その反対論の陰には、とにかくアメリカのイラクでの治安回復、そして民主国家の構築の努力が失敗してほしいという期待がちらほらしています。
しかし、なにやらイラク情勢はその期待とは逆の方向に着々と動いているようです。
もしブッシュ政権の意図どおりに新生イラクが民主主義、親欧米の主権国家として確立されたら、どうなるのでしょうか。
そのへんの疑問や議論に踏み込んでみました。
なおイラク情勢については以下のサイトでも書いています。
http://www.nikkeibp.co.jp/sj/2/column/i/80/
【緯度経度】ワシントン・古森義久 反ブッシュ陣営の“悪夢”
他者の行動を「悪」「誤り」そして「失敗」と断じて激しく反対し、その中止を求めたのに、その行動は前進し、意外にも「善」とか「成功」の様相を呈してくる。いまさら「成功」を認めるわけにもいかず、みてみないふりをする-。
なにやら人間のこんな天然の言動パターンを連想させるのが最近のイラク情勢への一部の反応だった。
ブッシュ政権の米軍増派がイラクの治安の改善と民主化の進展に顕著な成果をもたらしたことはもうどうにも否定できなくなった。

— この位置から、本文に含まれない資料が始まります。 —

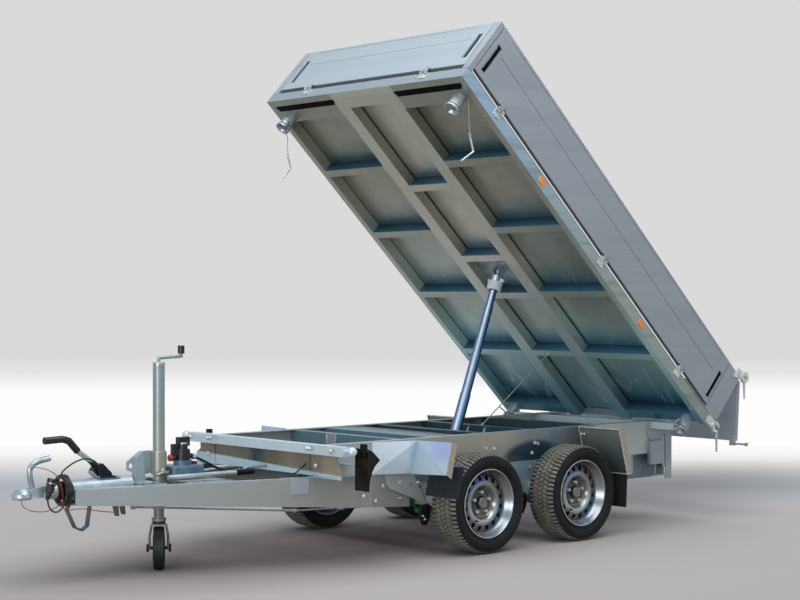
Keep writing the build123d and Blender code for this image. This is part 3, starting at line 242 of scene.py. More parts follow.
def in_bed(t, axis, low, high):
    """0 at one place of the bed and 1 at another, in metres from its rear edge (X) or underside (Z)."""
    index = "XYZ".index(axis)
    origin = (Matrix.Rotation(TIP, 4, "Y") @ on_bed(0, 0, 0))[index]
    return t.spread(t.split(t.place(turn=BED_TURN))[index], origin + low, origin + high)


def along_bed(t, low=0.0, high=BED_LENGTH):
    """0 at one place along the bed and 1 at another, in metres from its rear edge."""
    return in_bed(t, "X", low, high)


def bed_height(t, low, high):
    """0 at one height over the bed's underside and 1 at another, in metres."""
    return in_bed(t, "Z", low, high)


def facing(t, direction, low=0.3, high=0.8):
    """0 where a face looks away from a direction of the object, 1 where it looks along it."""
    normal = t.new("TexCoord").outputs["Normal"]
    along = t.new("VectorMath", {0: normal, 1: direction}, operation="DOT_PRODUCT").outputs["Value"]
    return t.ease(along, low, high)


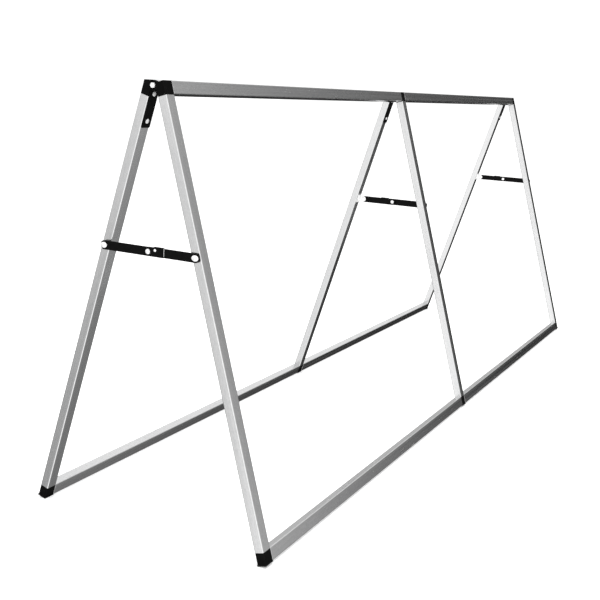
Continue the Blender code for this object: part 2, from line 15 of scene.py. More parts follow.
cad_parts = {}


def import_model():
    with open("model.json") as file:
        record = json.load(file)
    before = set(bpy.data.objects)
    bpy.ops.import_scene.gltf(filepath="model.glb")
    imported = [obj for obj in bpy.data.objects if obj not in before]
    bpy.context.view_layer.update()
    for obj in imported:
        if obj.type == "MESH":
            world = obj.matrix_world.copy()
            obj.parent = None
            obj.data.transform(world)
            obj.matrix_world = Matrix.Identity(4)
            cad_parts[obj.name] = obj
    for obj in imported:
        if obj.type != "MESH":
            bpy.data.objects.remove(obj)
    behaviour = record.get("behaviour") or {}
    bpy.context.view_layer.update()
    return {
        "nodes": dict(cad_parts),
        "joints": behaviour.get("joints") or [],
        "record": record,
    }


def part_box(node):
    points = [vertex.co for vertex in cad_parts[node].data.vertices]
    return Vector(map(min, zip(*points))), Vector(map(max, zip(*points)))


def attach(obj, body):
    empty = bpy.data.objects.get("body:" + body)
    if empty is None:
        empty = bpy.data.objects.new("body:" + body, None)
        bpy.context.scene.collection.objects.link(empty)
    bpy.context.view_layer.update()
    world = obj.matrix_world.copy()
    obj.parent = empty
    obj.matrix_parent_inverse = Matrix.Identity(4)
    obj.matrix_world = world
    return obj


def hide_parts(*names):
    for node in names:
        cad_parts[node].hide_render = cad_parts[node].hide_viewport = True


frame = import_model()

その新しい現実は米国の大統領選だけでなく対外戦略全般を変え、中東情勢にも大きな変化をもたらすかにもみえる。
その現実の前には「みてみないふり」も、もう困難になってきた。
ブッシュ政権のイラク政策を全面否定してきた側でも、いまの現実を認め、前向きに評価する向きが多くなった。
7月21日にイラクを訪れた民主党の大統領候補バラク・オバマ上院議員もその一人だといえよう。
バグダッドでの言明で米軍増派が成果をあげ、治安回復に大きく寄与したことを認めたのだ。
オバマ氏は上院ではフセイン政権攻撃にも、その後の米軍増派にも激しく反対してきた。
だから増派の成果を認めることには矛盾がある。
対抗馬の共和党ジョン・マケイン上院議員はすでにその点を突いている。
米国でのイラク米軍撤退論も、「泥沼の内戦からとにかく離脱」という主張から「すでに回復した治安はイラク国軍に任せる」という理屈にシフトさえしてきた。
もちろん情勢の逆転はありうる。大方の予測を裏切ることがイラク情勢の特徴でもあった。だがそれでもブッシュ政権の政策に反対する民主党議員も大手マスコミも、「内戦」とか「国家の分裂」「崩壊」という表現はまず使わなくなった。
ブッシュ政権のイラク政策に一貫して反対してきたニューヨーク・タイムズ紙も、6月下旬に民主党系の軍事専門家マイケル・オハンロン氏らのイラク情勢好転の報告を大きく掲載した。
同報告での昨年5月と今年5月の比較では、米軍死者が126人から19人、イラク治安部隊の死者は198人から110人、テロ勢力の攻撃が200件から45件、イラク治安部隊の人数が3万4000人から4万8000人、イラク政府が完全統治する地域が全国の70%から95%へと、いずれも治安確立の方向へ大幅に好転した。
非軍事面でも同報告は、バグダッドの中央政府から各地方へ交付される公的資金が月1億ドルだったのが2億ドルに、石油生産が1日200万バーレルだったのが250万バーレルに、武力衝突で住居を追われたイラク民間人が8万人だったのが1万人にと、それぞれ顕著に改善されたことを伝えた。
イラクの治安が回復され、民主主義の主権国家がいよいよ確立されるのではないかと思わせる象徴的な出来事は、イラク政府による6月の石油開発の国際入札だった。
外国企業を石油開発に招くのはフセイン政権時代以前から初めてだった。開発を仕切るのは新生イラク政府だから、「ブッシュはイラクの石油欲しさにフセイン政権を倒した」という陰謀説もさらに色あせる。
激動の危険を秘める中東のイラクという枢要地域に親米の民主主義国家が生まれるという可能性も、米国にとってはいまや非現実的ではなくなってきた。
もしそうなれば、米国も中東政策から国際テロ対策、対外戦略全般までを前向きに大幅修正することとなる。核武装へと向かうイランに対しても新生イラクは頼りになる防波堤となる。
こうした展望はブッシュ政権寄りの米国の対外戦略立案者の間では、すでに現実の政策論として語られるようになった。
ブッシュ政権に反対する側でもオバマ氏の例に代表されるように、イラクへの取り組みは微妙ながら根幹部分で変ってきた。
そしてこのまま現状が続けば、ブッシュ大統領のイラク政策の成功という見通しも強まってくる。
そんな事態は皮肉な意味で反ブッシュ陣営にとっての悪夢なのかもしれない。